## Task goal
Search the listing below for the string "metres" and copy every line where it occurs.

┌────────

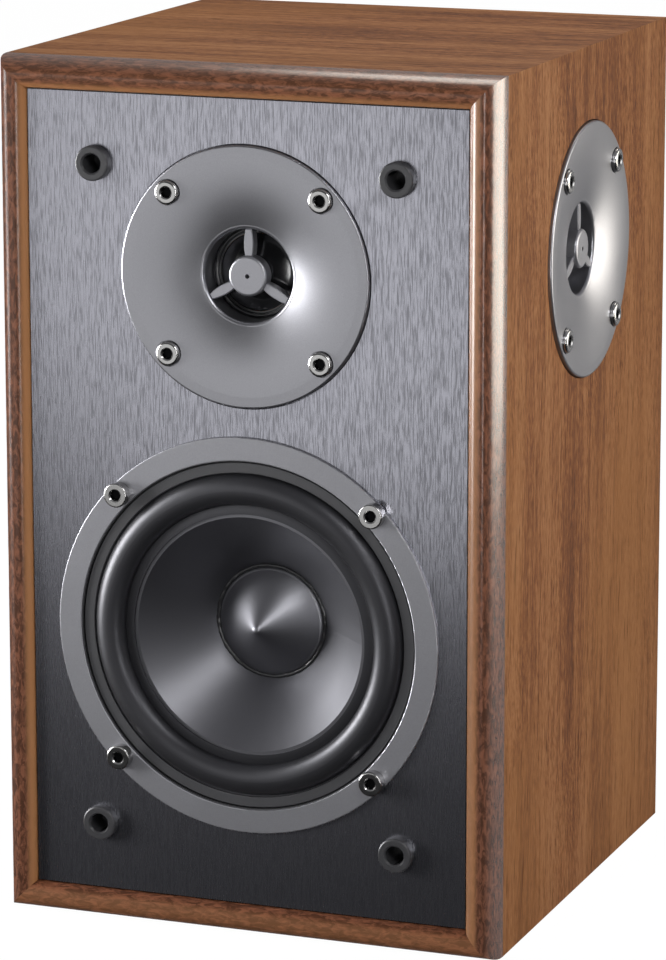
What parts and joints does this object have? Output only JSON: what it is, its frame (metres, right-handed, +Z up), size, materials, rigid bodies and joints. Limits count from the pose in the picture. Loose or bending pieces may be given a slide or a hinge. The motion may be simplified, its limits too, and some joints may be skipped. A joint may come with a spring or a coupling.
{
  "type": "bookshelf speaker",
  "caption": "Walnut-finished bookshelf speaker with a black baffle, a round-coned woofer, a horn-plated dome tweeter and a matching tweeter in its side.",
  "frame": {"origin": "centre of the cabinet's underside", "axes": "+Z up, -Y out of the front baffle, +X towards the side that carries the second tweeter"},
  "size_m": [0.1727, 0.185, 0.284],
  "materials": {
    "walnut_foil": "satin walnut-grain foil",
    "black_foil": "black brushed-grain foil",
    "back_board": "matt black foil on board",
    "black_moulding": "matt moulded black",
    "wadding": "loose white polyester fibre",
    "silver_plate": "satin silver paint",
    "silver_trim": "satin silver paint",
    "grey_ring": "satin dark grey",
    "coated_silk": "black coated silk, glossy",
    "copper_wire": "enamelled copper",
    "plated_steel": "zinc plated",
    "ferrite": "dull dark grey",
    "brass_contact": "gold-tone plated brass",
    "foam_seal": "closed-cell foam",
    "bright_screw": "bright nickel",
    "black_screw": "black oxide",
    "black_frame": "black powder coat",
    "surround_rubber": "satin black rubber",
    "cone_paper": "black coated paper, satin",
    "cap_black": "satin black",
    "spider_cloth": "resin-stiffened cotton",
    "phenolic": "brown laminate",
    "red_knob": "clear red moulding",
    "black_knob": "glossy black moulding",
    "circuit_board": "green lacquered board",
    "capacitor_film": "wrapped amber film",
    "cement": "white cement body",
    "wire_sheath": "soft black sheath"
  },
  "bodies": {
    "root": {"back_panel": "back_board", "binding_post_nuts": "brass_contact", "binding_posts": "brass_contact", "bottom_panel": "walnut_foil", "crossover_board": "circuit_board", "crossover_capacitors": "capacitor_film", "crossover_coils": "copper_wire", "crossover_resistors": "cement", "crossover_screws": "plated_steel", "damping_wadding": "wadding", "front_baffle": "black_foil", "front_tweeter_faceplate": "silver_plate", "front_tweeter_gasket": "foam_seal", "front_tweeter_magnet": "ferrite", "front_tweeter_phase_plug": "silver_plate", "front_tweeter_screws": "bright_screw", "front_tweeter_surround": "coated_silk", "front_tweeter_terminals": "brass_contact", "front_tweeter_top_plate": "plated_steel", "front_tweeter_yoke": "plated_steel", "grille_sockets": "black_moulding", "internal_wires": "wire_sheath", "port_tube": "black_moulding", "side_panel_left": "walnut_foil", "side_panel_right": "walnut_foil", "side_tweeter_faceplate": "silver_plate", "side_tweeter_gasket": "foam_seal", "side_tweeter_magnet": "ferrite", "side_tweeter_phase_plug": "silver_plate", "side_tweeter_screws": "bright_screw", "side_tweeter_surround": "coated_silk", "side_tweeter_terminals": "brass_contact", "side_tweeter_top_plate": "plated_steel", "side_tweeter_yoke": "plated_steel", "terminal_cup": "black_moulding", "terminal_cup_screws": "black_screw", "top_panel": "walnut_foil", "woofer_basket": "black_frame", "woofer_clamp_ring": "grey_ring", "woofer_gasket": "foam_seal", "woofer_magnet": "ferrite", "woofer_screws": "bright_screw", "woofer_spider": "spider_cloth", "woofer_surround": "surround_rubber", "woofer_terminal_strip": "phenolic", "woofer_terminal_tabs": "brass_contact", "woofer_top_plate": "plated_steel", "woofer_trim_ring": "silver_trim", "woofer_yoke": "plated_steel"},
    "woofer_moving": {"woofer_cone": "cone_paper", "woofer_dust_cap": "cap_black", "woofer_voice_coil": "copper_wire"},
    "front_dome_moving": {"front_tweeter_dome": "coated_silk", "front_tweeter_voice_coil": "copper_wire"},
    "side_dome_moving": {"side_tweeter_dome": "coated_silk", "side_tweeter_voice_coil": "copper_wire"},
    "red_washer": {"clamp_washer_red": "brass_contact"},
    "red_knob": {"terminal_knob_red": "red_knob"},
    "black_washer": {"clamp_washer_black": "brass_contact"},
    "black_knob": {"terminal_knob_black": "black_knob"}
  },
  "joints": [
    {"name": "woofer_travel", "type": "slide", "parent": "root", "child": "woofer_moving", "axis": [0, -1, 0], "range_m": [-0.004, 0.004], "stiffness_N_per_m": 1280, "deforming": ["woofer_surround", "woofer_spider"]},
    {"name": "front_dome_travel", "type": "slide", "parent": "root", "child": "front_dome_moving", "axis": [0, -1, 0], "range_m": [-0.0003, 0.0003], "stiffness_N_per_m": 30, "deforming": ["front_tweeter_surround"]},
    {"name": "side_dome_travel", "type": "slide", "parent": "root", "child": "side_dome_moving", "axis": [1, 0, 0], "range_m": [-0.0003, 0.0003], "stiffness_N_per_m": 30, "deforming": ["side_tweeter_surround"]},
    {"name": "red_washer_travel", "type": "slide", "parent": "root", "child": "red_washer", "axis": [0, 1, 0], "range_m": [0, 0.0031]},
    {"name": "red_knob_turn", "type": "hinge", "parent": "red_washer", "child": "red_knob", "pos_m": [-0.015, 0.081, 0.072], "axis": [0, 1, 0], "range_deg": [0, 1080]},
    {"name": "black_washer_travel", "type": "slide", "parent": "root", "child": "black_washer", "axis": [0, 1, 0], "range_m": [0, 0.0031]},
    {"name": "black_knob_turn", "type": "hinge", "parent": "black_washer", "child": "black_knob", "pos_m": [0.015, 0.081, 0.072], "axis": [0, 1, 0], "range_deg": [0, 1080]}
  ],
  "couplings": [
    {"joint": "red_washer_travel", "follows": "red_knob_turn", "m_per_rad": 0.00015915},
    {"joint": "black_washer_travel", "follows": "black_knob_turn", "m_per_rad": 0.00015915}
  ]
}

└────────
┌────────

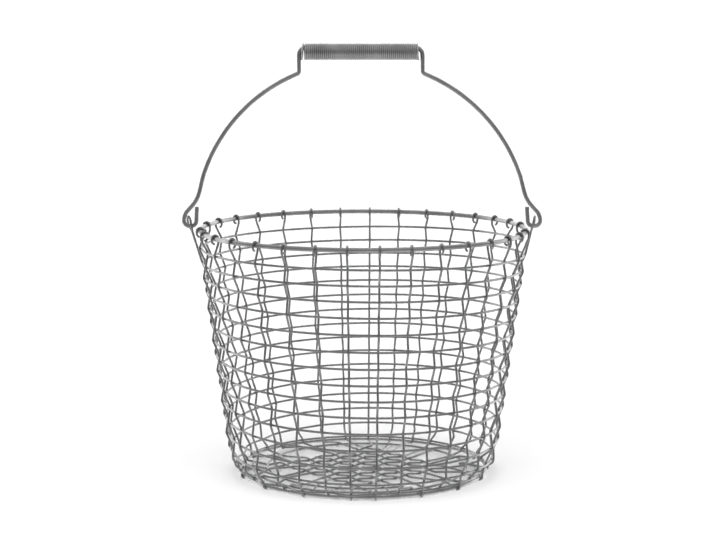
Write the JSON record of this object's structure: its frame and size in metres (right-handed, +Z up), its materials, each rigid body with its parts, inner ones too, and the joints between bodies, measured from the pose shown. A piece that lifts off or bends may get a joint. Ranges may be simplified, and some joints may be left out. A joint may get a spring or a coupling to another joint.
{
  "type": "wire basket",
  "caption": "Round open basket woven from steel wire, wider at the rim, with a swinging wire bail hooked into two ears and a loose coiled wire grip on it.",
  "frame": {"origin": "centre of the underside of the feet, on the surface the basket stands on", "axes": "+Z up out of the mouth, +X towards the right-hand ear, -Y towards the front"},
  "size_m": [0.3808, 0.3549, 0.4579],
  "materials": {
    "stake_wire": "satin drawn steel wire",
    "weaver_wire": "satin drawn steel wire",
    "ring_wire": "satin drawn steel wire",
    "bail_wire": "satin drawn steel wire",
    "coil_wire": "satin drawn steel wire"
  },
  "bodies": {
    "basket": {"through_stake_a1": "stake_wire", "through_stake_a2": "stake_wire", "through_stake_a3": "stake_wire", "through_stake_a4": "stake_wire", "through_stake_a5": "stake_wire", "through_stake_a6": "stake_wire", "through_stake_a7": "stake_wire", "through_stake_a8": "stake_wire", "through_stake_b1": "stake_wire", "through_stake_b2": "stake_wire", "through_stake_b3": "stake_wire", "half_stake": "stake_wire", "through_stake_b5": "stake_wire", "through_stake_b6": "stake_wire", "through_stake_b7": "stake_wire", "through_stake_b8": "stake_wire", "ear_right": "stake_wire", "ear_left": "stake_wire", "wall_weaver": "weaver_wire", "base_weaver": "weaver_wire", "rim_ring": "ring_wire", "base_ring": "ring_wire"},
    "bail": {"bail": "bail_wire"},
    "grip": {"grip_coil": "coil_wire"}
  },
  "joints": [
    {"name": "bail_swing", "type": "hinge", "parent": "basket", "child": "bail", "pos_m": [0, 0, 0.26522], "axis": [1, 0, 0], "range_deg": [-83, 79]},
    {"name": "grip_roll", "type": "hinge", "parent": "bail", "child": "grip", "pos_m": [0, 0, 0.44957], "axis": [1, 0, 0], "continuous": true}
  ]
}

└────────

## Expected output
What parts and joints does this object have? Output only JSON: what it is, its frame (metres, right-handed, +Z up), size, materials, rigid bodies and joints. Limits count from the pose in the picture. Loose or bending pieces may be given a slide or a hinge. The motion may be simplified, its limits too, and some joints may be skipped. A joint may come with a spring or a coupling.
Write the JSON record of this object's structure: its frame and size in metres (right-handed, +Z up), its materials, each rigid body with its parts, inner ones too, and the joints between bodies, measured from the pose shown. A piece that lifts off or bends may get a joint. Ranges may be simplified, and some joints may be left out. A joint may get a spring or a coupling to another joint.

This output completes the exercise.